3D code data:
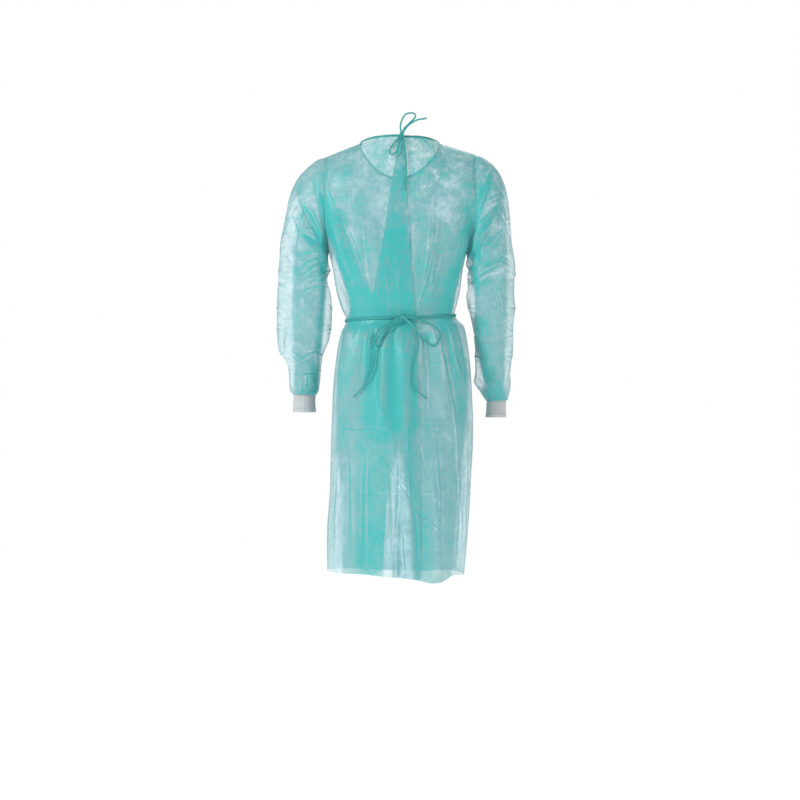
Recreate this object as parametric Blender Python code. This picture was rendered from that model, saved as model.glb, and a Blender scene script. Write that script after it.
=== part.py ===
"""An isolation gown as it hangs when worn, tied at the back of the neck and at the waist.

Metres. X runs across to the wearer's right, Y forwards, Z up, and the back of the gown
faces -Y. The origin is the middle of the body at the base of the neck.
"""
import math

import bmesh
import bpy
import numpy as np
from mathutils import Vector
from mathutils.bvhtree import BVHTree

MM = 0.001

# Cloth and seams
WALL = 1.2 * MM              # cloth wall
SEAM_GAP = 0.4 * MM          # between two pieces at a seam
LAP_INSET = 5.0 * MM         # how far the under back panel lies below the upper one
LAP_BLEND = 0.055            # width over which it comes back out beside the upper panel
FULLNESS = 0.88              # 1 is a plain ellipse, less is squarer

# Levels and neck
CHEST_Z = -0.263             # armpits
WAIST_Z = -0.432             # tie at the middle of the back
BELT_HALF = 4.5 * MM         # half the height of the flat that the waist tie lies on
ARMHOLE_BACK = 0.078         # depth of the armhole behind the shoulder seam
ARMHOLE_FRONT = 0.068
ARMHOLE_CUT_IN = 0.014       # how far the front armhole is scooped towards the chest
SHOULDER_ROUND = 0.122       # height over which the yoke curves over the shoulder
NECK_U = 0.45                # share of the half panel that the neckline takes

# Grid of a panel: yoke, bodice, waist flat and skirt rows, then its columns
YOKE_ROWS = 10
BODICE_ROWS = 5
SKIRT_ROWS = 11
SHOULDER_COLUMNS = 8
NECK_COLUMNS = 6             # from the middle to the neck point
LAP_COLUMNS = 6              # across the lap of the two back panels
SLEEVE_RINGS = 19
CUFF_RIBS = 40


def table(columns, *rows):
    """Rows of numbers under named columns, as one array for each column."""
    return dict(zip(columns.split(), np.array(rows, float).T))


def stretched(route, level, factor):
    """A route whose heights are drawn in, or let out, about a level by a factor."""
    return dict(route, z=level + (route["z"] - level) * factor)


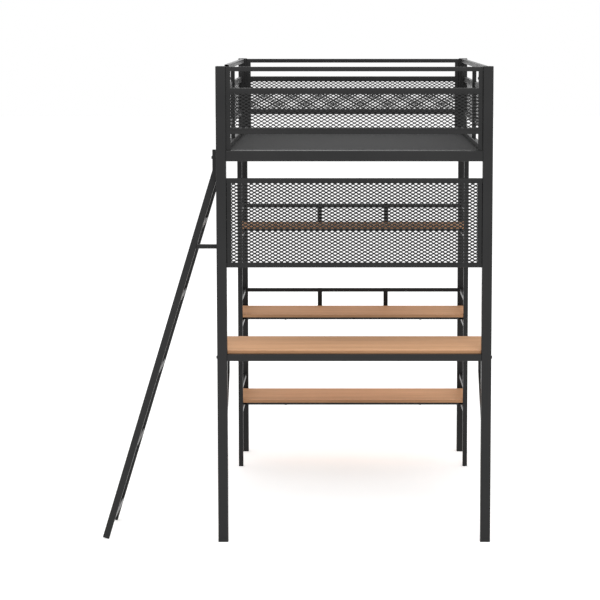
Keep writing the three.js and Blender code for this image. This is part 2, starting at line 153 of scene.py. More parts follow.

Task to complete: Please return the data above exactly as given.

Written solution:
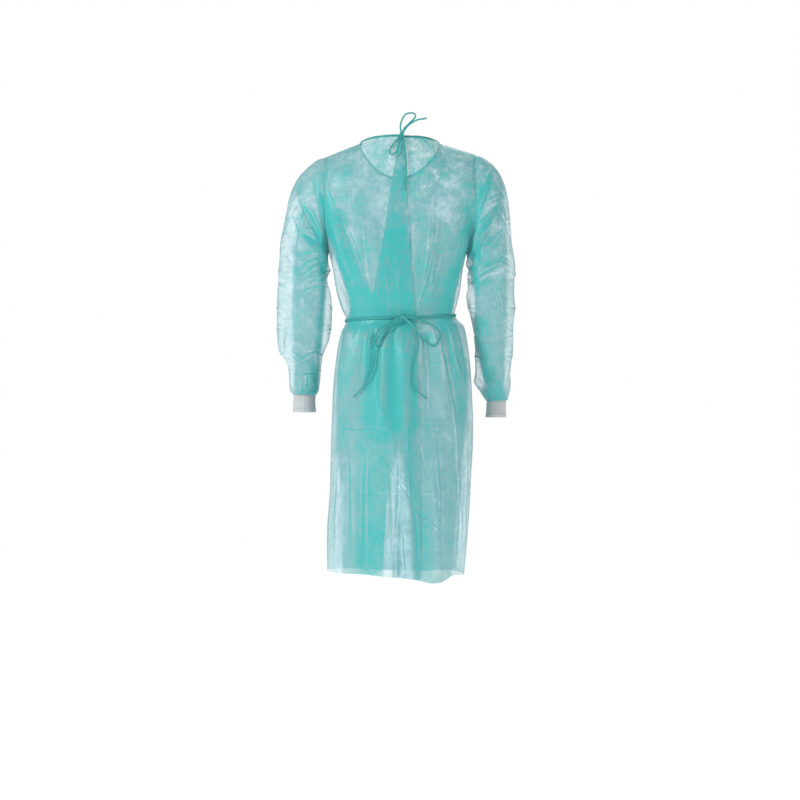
Recreate this object as parametric Blender Python code. This picture was rendered from that model, saved as model.glb, and a Blender scene script. Write that script after it.
=== part.py ===
"""An isolation gown as it hangs when worn, tied at the back of the neck and at the waist.

Metres. X runs across to the wearer's right, Y forwards, Z up, and the back of the gown
faces -Y. The origin is the middle of the body at the base of the neck.
"""
import math

import bmesh
import bpy
import numpy as np
from mathutils import Vector
from mathutils.bvhtree import BVHTree

MM = 0.001

# Cloth and seams
WALL = 1.2 * MM              # cloth wall
SEAM_GAP = 0.4 * MM          # between two pieces at a seam
LAP_INSET = 5.0 * MM         # how far the under back panel lies below the upper one
LAP_BLEND = 0.055            # width over which it comes back out beside the upper panel
FULLNESS = 0.88              # 1 is a plain ellipse, less is squarer

# Levels and neck
CHEST_Z = -0.263             # armpits
WAIST_Z = -0.432             # tie at the middle of the back
BELT_HALF = 4.5 * MM         # half the height of the flat that the waist tie lies on
ARMHOLE_BACK = 0.078         # depth of the armhole behind the shoulder seam
ARMHOLE_FRONT = 0.068
ARMHOLE_CUT_IN = 0.014       # how far the front armhole is scooped towards the chest
SHOULDER_ROUND = 0.122       # height over which the yoke curves over the shoulder
NECK_U = 0.45                # share of the half panel that the neckline takes

# Grid of a panel: yoke, bodice, waist flat and skirt rows, then its columns
YOKE_ROWS = 10
BODICE_ROWS = 5
SKIRT_ROWS = 11
SHOULDER_COLUMNS = 8
NECK_COLUMNS = 6             # from the middle to the neck point
LAP_COLUMNS = 6              # across the lap of the two back panels
SLEEVE_RINGS = 19
CUFF_RIBS = 40


def table(columns, *rows):
    """Rows of numbers under named columns, as one array for each column."""
    return dict(zip(columns.split(), np.array(rows, float).T))


def stretched(route, level, factor):
    """A route whose heights are drawn in, or let out, about a level by a factor."""
    return dict(route, z=level + (route["z"] - level) * factor)


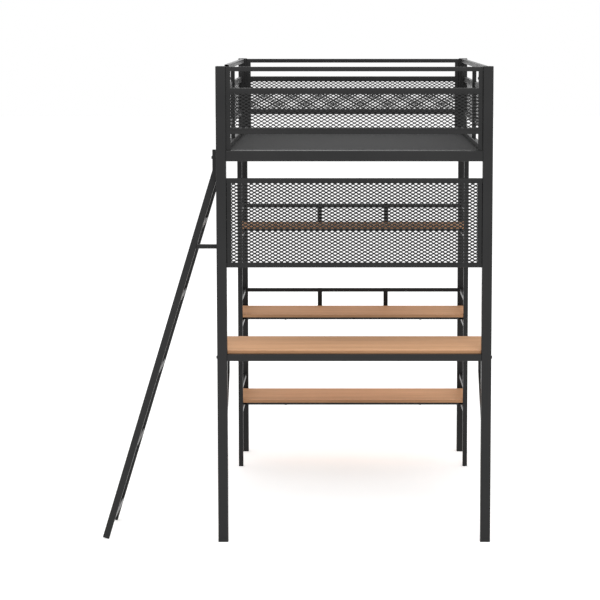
Keep writing the three.js and Blender code for this image. This is part 2, starting at line 153 of scene.py. More parts follow.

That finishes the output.